What you will do —
Return, unaltered, every line from the beginning of the material below up to and including the one with "0.0, power, angle=math.radians(spread))".

Available data —
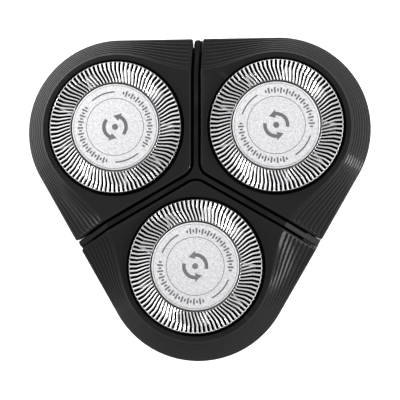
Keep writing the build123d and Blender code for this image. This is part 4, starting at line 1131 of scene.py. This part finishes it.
def add_lamp(name, kind, azimuth, height, distance, power, **looks):
    """A lamp that faces the cutting heads, from an azimuth, a height in degrees and a distance."""
    data = bpy.data.lights.new(name, kind)
    data.energy = power
    for key, value in looks.items():
        setattr(data, key, value)
    level = math.cos(math.radians(height))
    away = Vector((*(level * heading(azimuth)), math.sin(math.radians(height))))
    lamp = add_object(name, data)
    lamp.location = Vector((0, 0, TOP * MM)) + away * distance
    lamp.rotation_euler = away.to_track_quat("Z", "Y").to_euler()


# large, far softboxes, which light the floor evenly
for name, azimuth, height, spread, power in (("key_left", 140, 58, 34, 0.85), ("key_right", 35, 60, 34, 0.85),
                                             ("fill_front", 265, 62, 40, 0.3)):
    add_lamp(name, "SUN", azimuth, height, 0.0, power, angle=math.radians(spread))

# soft rectangular lamps
for name, azimuth, height, size, size_y, power in (("strip_right", -18, 20, 0.08, 0.5, 9.0),
                                                   ("strip_left", 160, 16, 0.5, 0.25, 5.0),
                                                   ("spot_low_left", 207, 24, 0.05, 0.12, 0.8)):
    add_lamp(name, "AREA", azimuth, height, 0.7, power, shape="RECTANGLE", size=size, size_y=size_y)

floor_mesh = bpy.data.meshes.new("floor")
floor_mesh.from_pydata([(-3, -3, 0), (3, -3, 0), (3, 3, 0), (-3, 3, 0)], [], [(0, 1, 2, 3)])
floor = add_object("floor", floor_mesh)
floor_material = Nodes("floor")
floor_material.base(floor_material.mix(floor_material.noise(40, 3), grey(0.96), grey(0.97)))
floor_material.set(Roughness=0.9)
floor.data.materials.append(floor_material.material)


def studio_world(horizon, zenith):
    """A plain pale surround, paler near the horizon than overhead."""
    world = bpy.data.worlds.new("studio")
    scene.world = world
    world.use_nodes = True
    tree = world.node_tree
    coords = tree.nodes.new("ShaderNodeTexCoord")
    split = tree.nodes.new("ShaderNodeSeparateXYZ")
    fall = tree.nodes.new("ShaderNodeMapRange")
    tree.links.new(coords.outputs["Generated"], split.inputs[0])
    tree.links.new(split.outputs["Z"], fall.inputs["Value"])
    for key, value in (("From Min", 0.05), ("From Max", 0.8), ("To Min", horizon), ("To Max", zenith)):
        fall.inputs[key].default_value = value
    background = tree.nodes["Background"]
    background.inputs["Color"].default_value = (1, 1, 1, 1)
    tree.links.new(fall.outputs["Result"], background.inputs["Strength"])


studio_world(0.9, 0.72)
scene.view_settings.view_transform = "Standard"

Solution to this task —
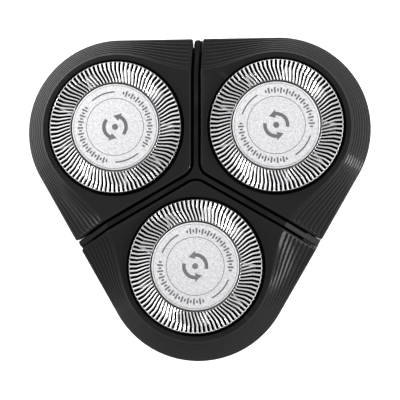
Keep writing the build123d and Blender code for this image. This is part 4, starting at line 1131 of scene.py. This part finishes it.
def add_lamp(name, kind, azimuth, height, distance, power, **looks):
    """A lamp that faces the cutting heads, from an azimuth, a height in degrees and a distance."""
    data = bpy.data.lights.new(name, kind)
    data.energy = power
    for key, value in looks.items():
        setattr(data, key, value)
    level = math.cos(math.radians(height))
    away = Vector((*(level * heading(azimuth)), math.sin(math.radians(height))))
    lamp = add_object(name, data)
    lamp.location = Vector((0, 0, TOP * MM)) + away * distance
    lamp.rotation_euler = away.to_track_quat("Z", "Y").to_euler()


# large, far softboxes, which light the floor evenly
for name, azimuth, height, spread, power in (("key_left", 140, 58, 34, 0.85), ("key_right", 35, 60, 34, 0.85),
                                             ("fill_front", 265, 62, 40, 0.3)):
    add_lamp(name, "SUN", azimuth, height, 0.0, power, angle=math.radians(spread))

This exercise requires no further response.